Features

Humans of Grace: Kamari Jordan Allen

By Maegan McFarland

Q: How old are you?

K: I am 20 years old.

Q: Do you have any hobbies?

K: I am a man of many hobbies. I have dabbled in guitar and drums and I also draw and write short stories. Recently I became a leader of a theatre group that travels, called Remnant. I have also been a camp counselor and I am doing an internship with Lifeline.

Q: Why Lifeline for an internship?

K: While I was a camp counselor there were kids that needed help, and at the camp we didn’t have the best facilities or materials to help them. I knew those kids needed somebody to help them better understand themselves. Also, my brother has autism, so I want to be able to help him and others in the world.

Q: What made you decide to come to Grace?

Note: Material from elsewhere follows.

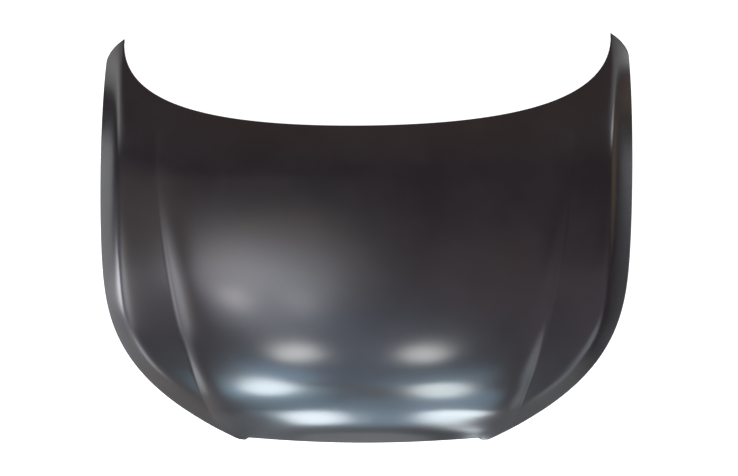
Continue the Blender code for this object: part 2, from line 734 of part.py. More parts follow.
def weld_nut(name, frame, finish):
    """Hexagon nut with a plain bore, standing on its plate."""
    bm = bmesh.new()
    rim, edges = add_loop(bm, [(*p, 0) for p in hexagon(NUT_FLATS)])
    bore, more = add_loop(bm, [(*p, 0) for p in circle_points(BOLT + 2 * CLEARANCE, 12)])
    faces = [part for part in bmesh.ops.triangle_fill(bm, use_beauty=True, edges=edges + more,
                                                      normal=(0, 0, 1))["geom"]
             if isinstance(part, bmesh.types.BMFace)]
    grown = bmesh.ops.extrude_face_region(bm, geom=faces)["geom"]
    top = [part for part in grown if isinstance(part, bmesh.types.BMVert)]
    bmesh.ops.translate(bm, vec=(0, 0, NUT_HEIGHT), verts=top)
    pierced(name, bm, frame, finish)


def hinge_hardware(side, word, finish):
    frame = pad_frame(*hinge_place(side))
    size = [length - 2 * PLATE_INSET for length in HINGE_PAD]
    holes = pair(HINGE_HOLE_PITCH, True)
    plate(f"hinge_reinforcement_{word}", frame, size, HINGE_PLATE_GAUGE, CLEARANCE,
          [(*hole, BOLT_HOLE) for hole in holes], finish)
    top = 2 * CLEARANCE + HINGE_PLATE_GAUGE
    for hole, end in zip(holes, ("front", "rear")):
        weld_nut(f"hinge_weld_nut_{word}_{end}", frame @ Matrix.Translation((*hole, top)), finish)


def latch_hardware(steel, black):
    """Reinforcement above the pad, striker plate and wire below it, and the bolts through both."""
    frame = pad_frame(*latch_place())
    holes = pair(LATCH_HOLE_PITCH, False)
    size = [length - 2 * PLATE_INSET for length in LATCH_PAD]
    drilled = [(*hole, BOLT_HOLE) for hole in holes]
    plate("latch_reinforcement", frame, size, LATCH_PLATE_GAUGE, CLEARANCE, drilled, black)
    top = 2 * CLEARANCE + LATCH_PLATE_GAUGE
    under_pad = -FRAME_GAUGE - CLEARANCE
    plate("striker_plate", frame, STRIKER_PLATE, STRIKER_GAUGE, under_pad - STRIKER_GAUGE, drilled, steel)
    for hole, word in zip(holes, ("left", "right")):
        weld_nut(f"latch_weld_nut_{word}", frame @ Matrix.Translation((*hole, top)), black)
        start = under_pad - STRIKER_GAUGE - CLEARANCE
        striker_bolt(f"striker_bolt_{word}", frame @ Matrix.Translation((*hole, start)), top - start, steel)
    striker_loop(frame @ Matrix.Translation((0, 0, under_pad - STRIKER_GAUGE - CLEARANCE)), steel)


def striker_bolt(name, frame, grip, finish):
    """Hexagon bolt pointing up, its head's top face at the frame's origin."""
    bm = bmesh.new()
    bmesh.ops.create_circle(bm, cap_ends=True, segments=12, radius=BOLT / 2)
    face = bm.faces[:] if bm.faces else []
    grown = bmesh.ops.extrude_face_region(bm, geom=face)["geom"]
    tips = [part for part in grown if isinstance(part, bmesh.types.BMVert)]
    bmesh.ops.translate(bm, vec=(0, 0, grip + NUT_HEIGHT), verts=tips)
    foot = [vert for vert in bm.verts if vert.co.z < NUT_HEIGHT / 2]
    bmesh.ops.delete(bm, geom=[f for f in bm.faces if all(v in foot for v in f.verts)], context="FACES_ONLY")
    edges = [edge for edge in bm.edges if all(v in foot for v in edge.verts)]
    head, more = add_loop(bm, [(*p, 0) for p in hexagon(HEAD_FLATS)])
    bmesh.ops.triangle_fill(bm, use_beauty=True, edges=edges + more, normal=(0, 0, 1))
    low = [bm.verts.new((v.co.x, v.co.y, -HEAD_HEIGHT)) for v in head]
    join_loops(bm, head, low)
    bm.faces.new(low)
    pierced(name, bm, frame, finish)


def striker_loop(frame, finish):
    """Round wire bent to a U, its ends against the striker plate."""
    half, drop = STRIKER_SPAN / 2, STRIKER_DROP
    points = [(-half, 0)]
    for k in range(5):
        angle = math.pi + math.pi / 2 * k / 4
        points.append((-half + STRIKER_BEND * (1 + math.cos(angle)), -drop + STRIKER_BEND * (1 + math.sin(angle))))
    points += [(-x, z) for x, z in reversed(points)]
    bm = bmesh.new()
    rings = []
    for n, (x, z) in enumerate(points):
        before, after = points[max(n - 1, 0)], points[min(n + 1, len(points) - 1)]
        run = Vector((after[0] - before[0], 0, after[1] - before[1])).normalized()
        side = run.cross(Vector((0, 1, 0)))
        rings.append([bm.verts.new(Vector((x, 0, z)) + a * side + b * Vector((0, 1, 0)))
                      for a, b in circle_points(STRIKER_WIRE, 12)])
    for low, high in zip(rings, rings[1:]):
        join_loops(bm, low, high)
    bm.faces.new(rings[0])
    bm.faces.new(rings[-1])
    pierced("striker_loop", bm, frame, finish)


def prop_rod_reinforcement(finish):
    size = [length - 2 * PLATE_INSET for length in PROP_PAD]
    plate("prop_rod_reinforcement", pad_frame(*prop_place()), size, PROP_PLATE_GAUGE, CLEARANCE,
          [(0, 0, PROP_HOLE)], finish)


def mastic_dabs(finish):
    """A dab on the land at each long side of every pocket, up to the skin."""
    number = 0
    for u0, u1, v0, v1 in POCKETS:
        middle_v = np.array((v0 + v1) / 2)
        unit_u, _ = spacing(np.array((u0 + u1) / 2), middle_v)
        reach = (POCKET_WALL + LAND_WIDTH / 2) / unit_u
        for u in (u0 + reach, u1 - reach, -u0 - reach, -u1 + reach):
            number += 1
            x, y = plan(np.array(u), middle_v)
            frame = seat(x, y, LAND_DEPTH - CLEARANCE)
            foot = [frame @ Vector((px * DAB_WIDTH, py * DAB_LENGTH, 0)) for px, py in circle_points(1)]
            tops = lifted(under([p.x for p in foot], [p.y for p in foot], np.full(len(foot), SKIN_GAUGE + DAB_GAP)))
            bm = bmesh.new()
            low, high = add_loop(bm, foot)[0], add_loop(bm, tops)[0]
            join_loops(bm, low, high)
            bm.faces.new(low)
            bm.faces.new(high)
            bmesh.ops.recalc_face_normals(bm, faces=bm.faces)
            add_object(f"mastic_dab_{number:02d}", bm, finish)


def main():
    for old in list(bpy.data.objects):
        bpy.data.objects.remove(old)
    primer = material("Black primer", (0.035, 0.035, 0.038), 0.28)
    plated = material("Plated steel", (0.50, 0.50, 0.48), 0.35, 1.0)
    mastic = material("Mastic", (0.02, 0.02, 0.02), 0.75)
    outer_skin(primer)
    inner_frame(primer)
    for side, word in ((-1, "left"), (1, "right")):
        hinge_hardware(side, word, primer)
    latch_hardware(plated, primer)
    prop_rod_reinforcement(primer)
    mastic_dabs(mastic)


main()
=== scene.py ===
"""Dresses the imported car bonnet: a fine primed skin over its frame, in a soft studio.

Lengths are in metres. +X runs across the panel and +Y from its front edge towards the windscreen.
"""

import math
from typing import NamedTuple

import bmesh
import bpy
import numpy as np
from bpy.props import FloatProperty, FloatVectorProperty, IntProperty, PointerProperty
from mathutils import Matrix, Vector


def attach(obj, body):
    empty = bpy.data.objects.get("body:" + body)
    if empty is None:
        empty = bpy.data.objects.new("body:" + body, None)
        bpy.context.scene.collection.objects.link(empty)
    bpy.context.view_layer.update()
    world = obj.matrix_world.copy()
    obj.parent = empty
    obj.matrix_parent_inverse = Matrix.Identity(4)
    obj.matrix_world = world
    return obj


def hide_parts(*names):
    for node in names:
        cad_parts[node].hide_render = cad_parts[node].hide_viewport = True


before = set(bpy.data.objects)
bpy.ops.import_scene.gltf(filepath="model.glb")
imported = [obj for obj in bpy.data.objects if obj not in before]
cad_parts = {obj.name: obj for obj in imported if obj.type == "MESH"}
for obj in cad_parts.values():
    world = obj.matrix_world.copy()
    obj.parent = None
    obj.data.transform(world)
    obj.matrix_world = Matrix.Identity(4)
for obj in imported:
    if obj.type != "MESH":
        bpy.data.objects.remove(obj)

bl_info = {
    "name": "Car Bonnet",
    "version": (1, 0, 0),
    "blender": (4, 5, 0),
    "location": "View3D > Sidebar > Bonnet",
    "description": "Models a hemmed steel bonnet in black primer",
    "category": "Add Mesh",
}


# Millimetres
SENSOR_WIDTH = 36

PRIMER = "Black primer"

# A Mix node's sockets share their names between its kinds, so its colour ones go by number
MIX_A, MIX_B, MIX_RESULT = 6, 7, 2


def metres(name, description, default):
    return FloatProperty(name=name, description=description, default=default,
                         unit="LENGTH", subtype="DISTANCE")


def degrees(name, description, default):
    return FloatProperty(name=name, description=description, default=math.radians(default),
                         subtype="ANGLE")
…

K: The small community. I like the tight knit community. I also saw these guys around Halloween, during my tour, who were pulling the guts out of a pumpkin. One guy said, “Yeah we emptied out this pumpkin.” The other guy asks, “What are we going to put this stuff in?” I thought to myself, “How are they going to solve this?” So, that’s what sold me on Grace, pumpkin guts and friendship.

Q: What is your story?

K: I was the child of a single parent. I did meet my dad when I was 10 years old. I never understood what it is to be a “manly man,” so I found myself finding male role models in these very masculine men. I started getting attached to pro-wrestling because that was my way of finding father figures. I also had struggles with my identity because I was a people pleaser. I was an introvert trying to mold into an extravert, which left me feeling tired. I developed anxiety and relational issues. After I found Christ I felt a sense of comfort. It’s been a rough journey, but it’s shown me that there are good things in this world.

Q: What do you plan on doing in the future?

K: Oh, shoot, I don’t know! One of my big dreams has been to create comics about internal struggles that people go through. I also want to write children’s books about mental health disorders to help children.

Q: Do you have any words of wisdom for students at Grace?

K: Don’t get so caught up in work. I get we are all here to get an education and to learn, but don’t let that stop you from building relationships. Twenty years from now your grades aren’t going to be what really matters. So take time to spend with God and with other people. We are here to learn, but we are also here to learn about ourselves.